New Fires Scorch the Hills of Southern California

by | Dec 7, 2020

Fire season in California generally peaks from May through October. But as global temperatures have risen, so too has the state's risk for fall season fires.

This image (acquired on Dec. 3, 2020, with the Operational Land Imager (OLI) on the Landsat 8 satellite) shows late-autumn fires burning southeast of Los Angeles, alongside scars of fires from earlier this year. 

The Airport fire ignited on December 1 near an airport and the city of Corona. By December 3, the fire had burned 750 acres and was 10 percent contained.

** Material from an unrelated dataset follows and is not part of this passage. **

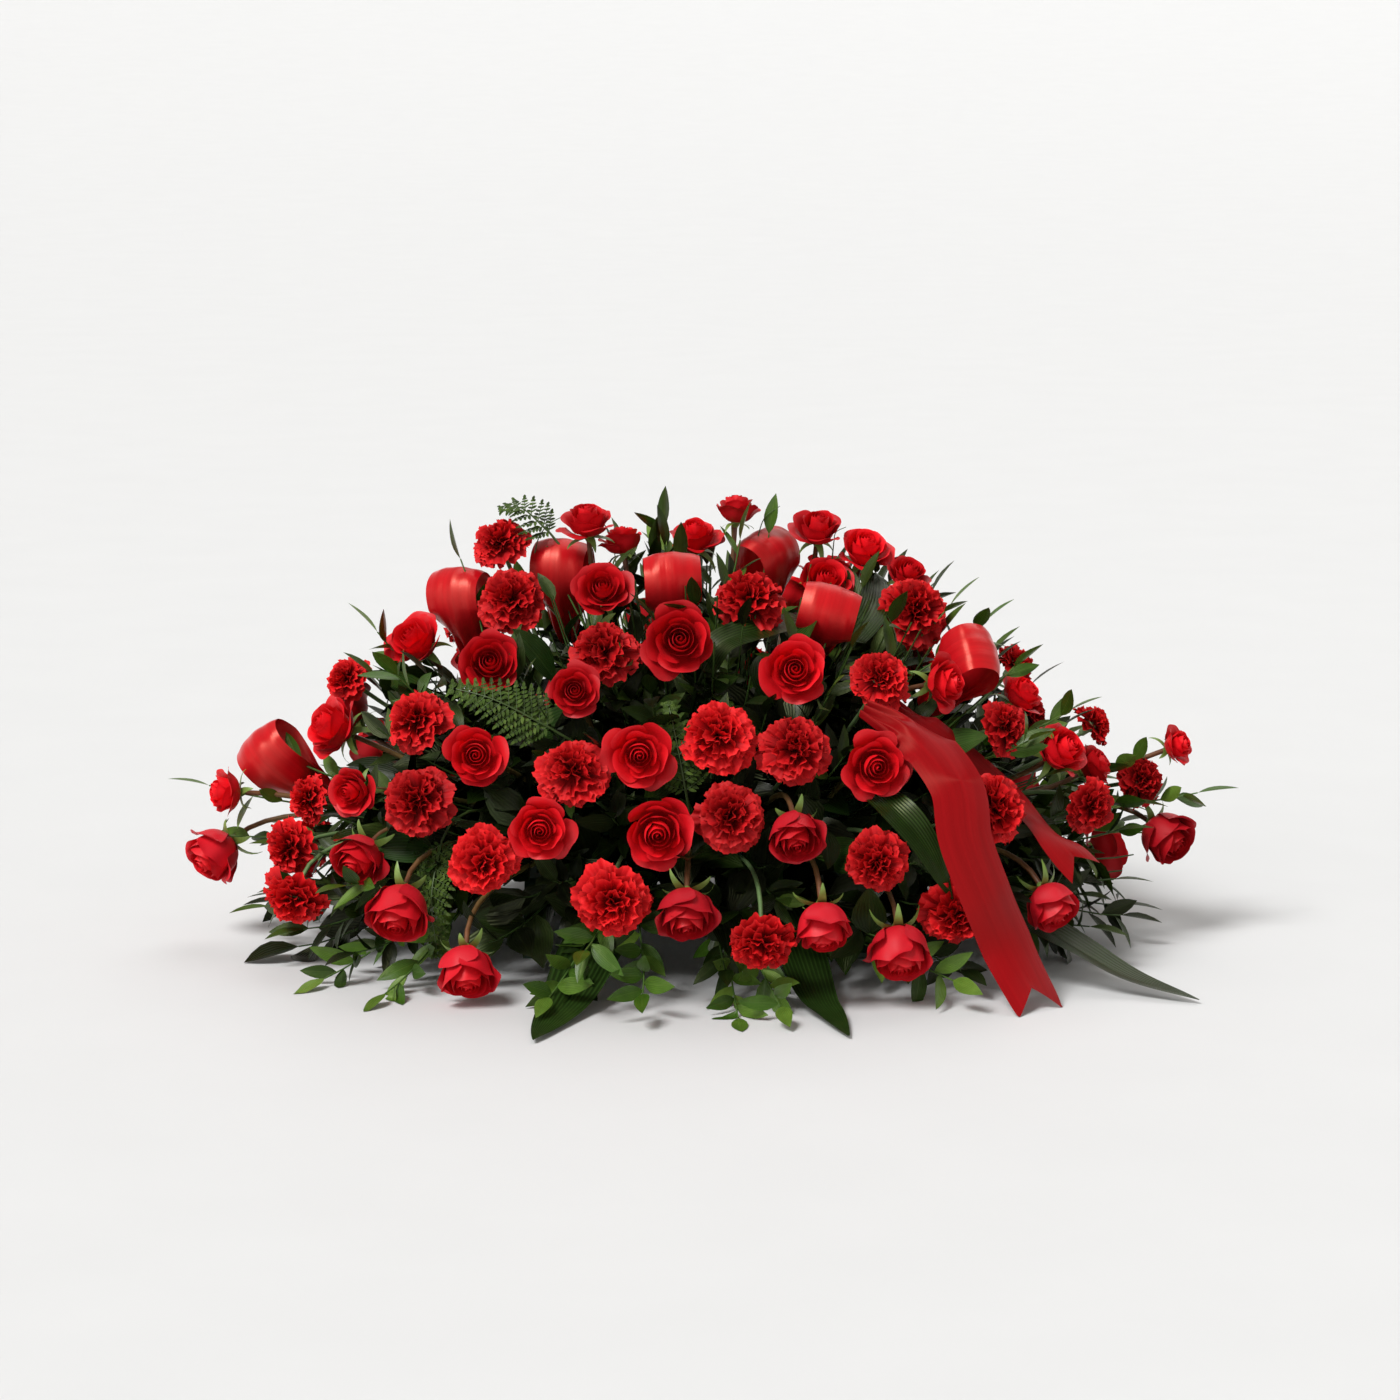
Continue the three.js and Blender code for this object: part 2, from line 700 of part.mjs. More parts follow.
function foamSites() {
  const columns = [-189, -147, -105, -63, -21, 21, 63, 105, 147, 189];
  const rows = [FOAM_BASE + 37, FOAM_BASE + 60];
  const sites = [];
  columns.forEach((x) => {
    rows.forEach((z) => {
      sites.push({ place: vec(x, -FOAM.depth / 2, z), out: vec(0, -1, 0) });
      sites.push({ place: vec(x, FOAM.depth / 2, z), out: vec(0, 1, 0) });
    });
    [-22, 0, 22].forEach((y) => sites.push({ place: vec(x, y, FOAM_TOP), out: vec(0, 0, 1) }));
  });
  const end = FOAM.length + FOAM.seam / 2;
  [-1, 1].forEach((side) => [-32, 0, 32].forEach((y) => rows.forEach((z) => {
    sites.push({ place: vec(side * end, y, z), out: vec(side, 0, 0) });
  })));
  return sites;
}

const SITES = foamSites();

// The free site nearest to where a straight stem to the target would leave the foam
function takeSite(target) {
  const heart = vec(THREE.MathUtils.clamp(target.x * 0.45, -200, 200), 0, FOAM_BASE + FOAM.height * 0.5);
  const way = target.clone().sub(heart).normalize();
  const ideal = heart.clone().addScaledVector(way, 58);
  const free = SITES.filter((site) => !site.taken && site.out.dot(way) > 0);
  const best = free.reduce((near, site) => (
    site.place.distanceTo(ideal) < near.place.distanceTo(ideal) ? site : near
  ));
  best.taken = true;
  return best;
}

// A straight hole, wide enough for the stem end however it is turned, and a little deeper
function holeFor(site) {
  const wider = (PEG.radius + PEG.clearance) / Math.cos(Math.PI / HOLE_SIDES);
  const bottom = site.place.clone().addScaledVector(site.out, -PEG.depth - PEG.clearance);
  const above = site.place.clone().addScaledVector(site.out, PEG.out);
  return tube([bottom, above], wider, HOLE_SIDES);
}

// What stands already, tested when the next piece is bent or left out

const standing = [];

function stand(solid, owner) {
  standing.push({ solid, owner, bounds: solid.boundingBox() });
}

// Nothing may be left out or meet another piece
function refuse(words) {
  throw new Error(words);
}

function boxesMeet(a, b) {
  return [0, 1, 2].every((k) => a.min[k] < b.max[k] && b.min[k] < a.max[k]);
}

function meets(solid, owners) {
  const bounds = solid.boundingBox();
  return standing.find((piece) => (
    !owners.includes(piece.owner)
    && boxesMeet(bounds, piece.bounds)
    && piece.solid.intersect(solid).volume() > 1e-6
  ));
}

function standClear(solid, owner) {
  const met = meets(solid, [owner]);
  if (met) refuse(`${owner} meets ${met.owner}`);
  stand(solid, owner);
}

// Ways to bend a stem off its own line: straight, then wider and wider round it
function bendsRound(way) {
  const { side, over } = framing(way);
  const bends = [vec(0, 0, 0)];
  [8, 15, 23, 32, 43, 56, 72].forEach((reach) => {
    for (let i = 0; i < 10; i += 1) {
      const angle = (Math.PI * i) / 5 + reach;
      const bend = side.clone().multiplyScalar(reach * Math.cos(angle));
      bends.push(bend.addScaledVector(over, reach * Math.sin(angle)));
    }
  });
  return bends;
}

// A stem is tested as a tube of more sides, large enough to hold it however it is turned
const TEST_SIDES = 5;
const ROUND = 1.24;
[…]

A second, more-widespread fire in the Silverado Canyon area of Orange County ignited on Dec. 2, 2020. Orange County Fire Authority officials estimated that the Bond fire had burned 7,200 acres as of December 3. That number was revised the next day to 6,400 acres as smoke- and fire-mapping technology allowed fire managers to make a more-accurate assessment. Evacuation orders were lifted in some areas on December 4, but remained in effect for about 20,000 people.

The false-color image combines shortwave infrared, near-infrared and red light (OLI bands 7, 5, 4), which is better for showing the location of active fires (bright red). Intact vegetation is green, and cities and infrastructure are gray. The band combination also does a better job of cutting through the smoke to reveal the burn scars from previous fires (muted red-brown).